Beijing has previously said an earlier plan to send the USS George Washington to U.S.-South Korea joint exercises threatened long-term damage to Sino-U.S. relations.
Tuesday's bombardment nagged at global markets, already unsettled by worries over Ireland's debt problem and looking to invest in less risky assets. But South Korea's markets, after sharp falls, recovered lost ground.
"If you look back at the last five years when we've had scares, they were all seen as buying opportunities. The rule among hedge funds and long-only funds is that you let the market sell off and watch for your entry point to get involved," said Todd Martin, Asia equity strategist with Societe Generale in Hong Kong.
SEOUL CALM
Pyongyang said the firing was in reaction to military drills conducted by South Korea in the area at the time but Seoul said it had not been firing at the North.

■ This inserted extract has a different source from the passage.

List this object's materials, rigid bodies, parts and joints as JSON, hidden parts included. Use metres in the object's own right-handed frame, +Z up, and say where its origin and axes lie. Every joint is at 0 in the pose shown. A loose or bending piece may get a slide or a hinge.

Seoul, a city of over 10 million, was bustling as normal on Wednesday, a sunny autumn day, although developments were being closely watched by office workers on TV and in newspapers.
Editorials stepped up pressure on President Lee Myung-bak to respond more toughly than he has to past provocations by the North and two small groups held anti-North Korea protests.

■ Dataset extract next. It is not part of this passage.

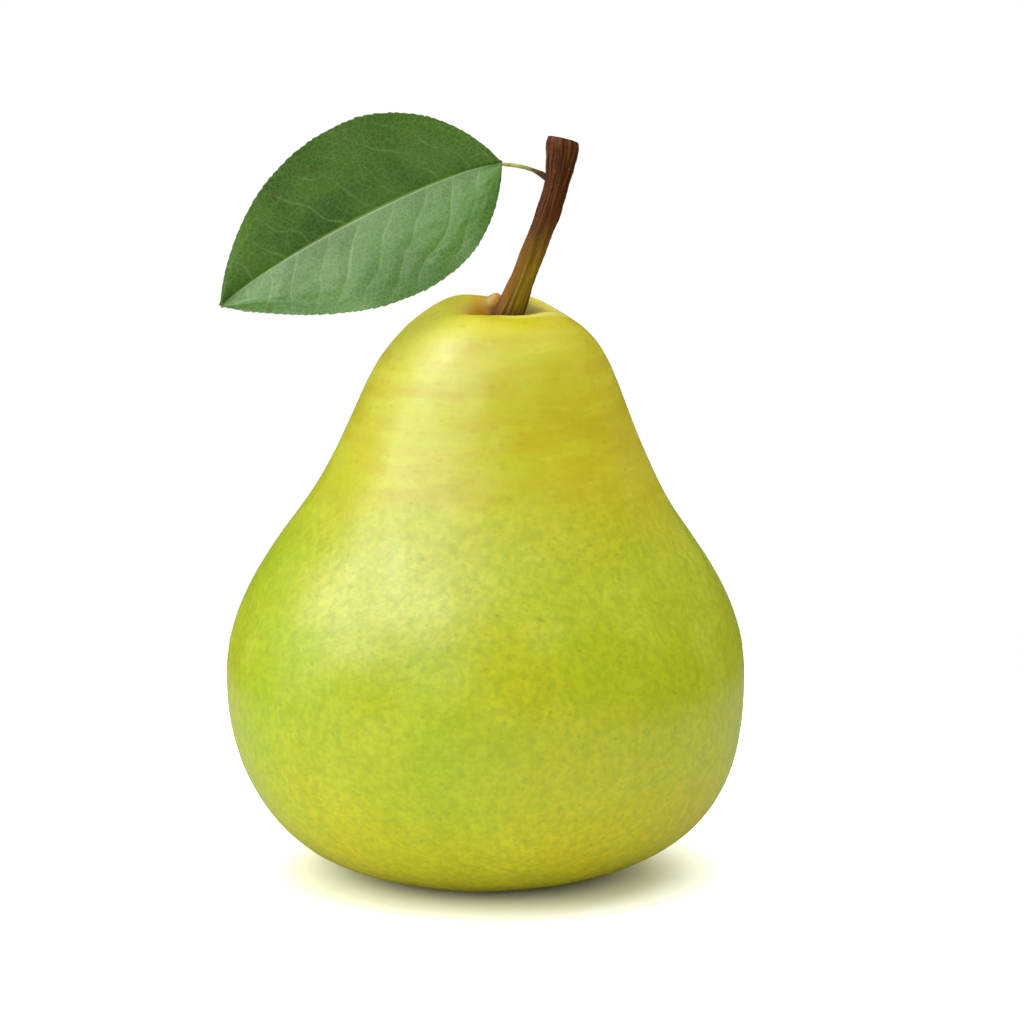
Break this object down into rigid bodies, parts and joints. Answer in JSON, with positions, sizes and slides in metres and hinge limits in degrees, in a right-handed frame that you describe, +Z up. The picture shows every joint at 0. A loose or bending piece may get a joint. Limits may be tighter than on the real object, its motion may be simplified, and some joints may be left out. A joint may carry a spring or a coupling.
{
  "type": "pear",
  "caption": "Broad green-yellow pear standing on its blossom end, with a curved woody stalk and a single toothed leaf on a thin leaf stalk.",
  "frame": {"origin": "on the surface the pear stands on, under the middle of the belly: the centre of the small flat ring round the blossom end", "axes": "+Z up along the fruit's axis to the stalk, +X to the side the stalk leans to, away from the leaf, -Y to the front, where the leaf's upper side looks"},
  "size_m": [0.0763, 0.0746, 0.1123],
  "materials": {
    "skin": "smooth waxy pear skin, green-yellow, mottled, satin",
    "bark": "ridged brown bark, matte",
    "leaf_stalk": "smooth yellow-green plant stem, brown at the woody end",
    "leaf": "satin green leaf with pale veins, paler and more matte underneath",
    "dried": "dried brown plant matter, matte"
  },
  "bodies": {
    "root": {"fruit": "skin", "stalk": "bark", "leaf_stalk": "leaf_stalk", "leaf_blade": "leaf", "stamens": "dried", "sepal_1": "dried", "sepal_2": "dried", "sepal_3": "dried", "sepal_4": "dried", "sepal_5": "dried"}
  },
  "joints": []
}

U.S. President Barack Obama, woken up in the early hours to be told of the artillery strike, said he was outraged and pressed the North to stop its provocative actions.
Although U.S. officials said the joint exercise was scheduled before the attack by North Korea, it was reminiscent of a crisis in 1996 when then President Bill Clinton sent an aircraft carrier group through the Taiwan Strait after Beijing test-fired missiles into the channel between the mainland and Taiwan.
"We're in a semi state of war," South Korean coastguard Kim Dong-jin told Reuters in the port city of Incheon where many residents of Yeonpyeong island fled in panic as the bombardment triggered a fire storm.
"My house was burnt to the ground," said Cho Soon-ae, 47, who was among 170 or so evacuated from Yeonpyeong on Wednesday.
"We've lost everything," she said weeping, holding on to her sixth-grade daughter, as she landed at Incheon.
CALM THINGS DOWN
Despite the rhetoric, regional powers made clear they were looking for a diplomatic way to calm things down.
South Korea, its armed forces technically superior though about half the size of the North's one-million-plus army, warned of "massive retaliation" if its neighbour attacked again.
But it was careful to avoid any immediate threat of retaliation which might spark an escalation of fighting across the Cold War's last frontier.
Japanese Prime Minister Naoto Kan called on China to help rein in the hermit state.
China has long propped up the Pyongyang leadership, worried that a collapse of the North could bring instability to its own borders and also wary of a unified Korea that would be dominated by the United States, the key ally of the South.
Beijing said it had agreed with the United States to try to restart talks among regional powers over North Korea's nuclear weapons program.
A number of analysts suspect Tuesday's attack may have been an attempt by North Korean leader Kim jong-il to raise his bargaining position ahead of disarmament talks which he has used in the past to win concessions and aid from the outside world.
"It's Mr Kim's old game to get some attention and some economic goodies," said Lin Chong-pin, strategic studies professor at Tamkang University in Taipei.
Analysts believe the attacks may also have been driven by domestic politics, with the ailing Kim desperate to give a lift to his youngest son, named as heir apparent in September but who has little clear support in the military.